ANSWERS: 67
  • Yes i do because i think religious people fell they have a sense of guidance and a knowing of what will happen to them if they die and that it will be a good outcome and there's nothing to be afraid of. Non- religious people don't know what will happen when they die and are uneasy about what will become of them and don't want to risk dying until they know.
  • Ignorance is bliss.
  • No. Some religious people are busy doing religious things, that they never have time for fun.
  • In the UK the Church of England carried out a study of young people. When the results came back, they were alarmed to find that not only did the majority not believe in god/religion (they sort of expected this) but they also felt happy and contented with their lives and did not see any need to belong to a faith. God was surplus to requirements so to speak.
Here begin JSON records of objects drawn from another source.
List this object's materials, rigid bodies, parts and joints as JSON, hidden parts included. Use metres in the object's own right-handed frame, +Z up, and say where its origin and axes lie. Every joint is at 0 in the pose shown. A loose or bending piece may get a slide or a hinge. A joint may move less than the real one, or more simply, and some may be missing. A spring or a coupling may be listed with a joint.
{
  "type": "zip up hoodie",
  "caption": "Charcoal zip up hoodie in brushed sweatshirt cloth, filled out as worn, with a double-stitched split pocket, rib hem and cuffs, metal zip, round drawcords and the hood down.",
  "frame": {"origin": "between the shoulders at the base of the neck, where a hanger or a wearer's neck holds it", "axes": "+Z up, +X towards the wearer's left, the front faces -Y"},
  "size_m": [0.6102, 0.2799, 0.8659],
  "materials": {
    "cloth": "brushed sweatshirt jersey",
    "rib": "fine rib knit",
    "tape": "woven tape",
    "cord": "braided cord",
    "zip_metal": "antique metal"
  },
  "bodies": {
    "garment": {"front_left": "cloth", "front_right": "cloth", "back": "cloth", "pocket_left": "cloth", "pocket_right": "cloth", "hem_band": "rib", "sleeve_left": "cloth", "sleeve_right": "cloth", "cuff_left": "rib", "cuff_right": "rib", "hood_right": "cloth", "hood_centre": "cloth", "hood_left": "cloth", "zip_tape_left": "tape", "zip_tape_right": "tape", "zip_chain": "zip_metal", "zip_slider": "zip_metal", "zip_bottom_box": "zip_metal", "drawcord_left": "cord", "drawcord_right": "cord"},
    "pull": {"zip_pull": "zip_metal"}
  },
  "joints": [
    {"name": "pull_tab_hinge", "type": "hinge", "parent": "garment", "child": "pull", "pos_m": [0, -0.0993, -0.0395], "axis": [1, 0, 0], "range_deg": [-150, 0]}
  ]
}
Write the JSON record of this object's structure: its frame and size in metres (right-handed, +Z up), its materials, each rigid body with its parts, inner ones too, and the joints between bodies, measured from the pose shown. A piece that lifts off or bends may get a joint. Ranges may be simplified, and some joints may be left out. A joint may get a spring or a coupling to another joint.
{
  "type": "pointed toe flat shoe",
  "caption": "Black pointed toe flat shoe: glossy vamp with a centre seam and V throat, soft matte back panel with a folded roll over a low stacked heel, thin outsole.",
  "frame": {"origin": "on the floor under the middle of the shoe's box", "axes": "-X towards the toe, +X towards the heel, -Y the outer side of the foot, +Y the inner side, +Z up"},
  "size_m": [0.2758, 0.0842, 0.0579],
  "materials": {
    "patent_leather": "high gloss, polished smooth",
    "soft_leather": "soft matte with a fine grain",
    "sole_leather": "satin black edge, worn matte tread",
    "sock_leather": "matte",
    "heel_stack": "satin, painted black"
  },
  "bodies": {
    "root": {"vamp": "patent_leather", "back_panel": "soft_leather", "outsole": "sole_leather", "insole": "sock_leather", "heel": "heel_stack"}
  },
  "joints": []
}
This they were shocked at. They had hoped to find that people who did not believe in God etc would be unfulfilled in their lives and would feel that they did not belong anywhere at all. The survey showed that they all felt they belonged somewhere and this feeling of security came from their families and friends - they simply did not require the church and it's community. Anyway, today they have started a new drive to attract young people back to the church. They will be showing episodes of The Simpson's and believe they can teach young people about love and punishment using this medium. Make of that, what you will.
  • As with all statistics it is hard to know what the truth is because the research is often paid for by the people who expect answers that are favourable to their cause.
  • Yes, I think "religious" people...and I hate that term, I prefer people close to God, but whatever...are happier because they have someone to lean on in times of trouble or tragedy, it gives them hope. Knowing what lies beyond death is also a great comfort.
  • Well, what can I say, other then Ignorance is Bliss?!
  • Well, I agree with the study that out of the people they asked, their findings are correct. But I've met "religious" people that are always complaining about how things don't work out for them, and non-religious people who are always happy. Some people are just generally happy, some people are just generally miserable. Any they like it that way, if not they'd change their outlook.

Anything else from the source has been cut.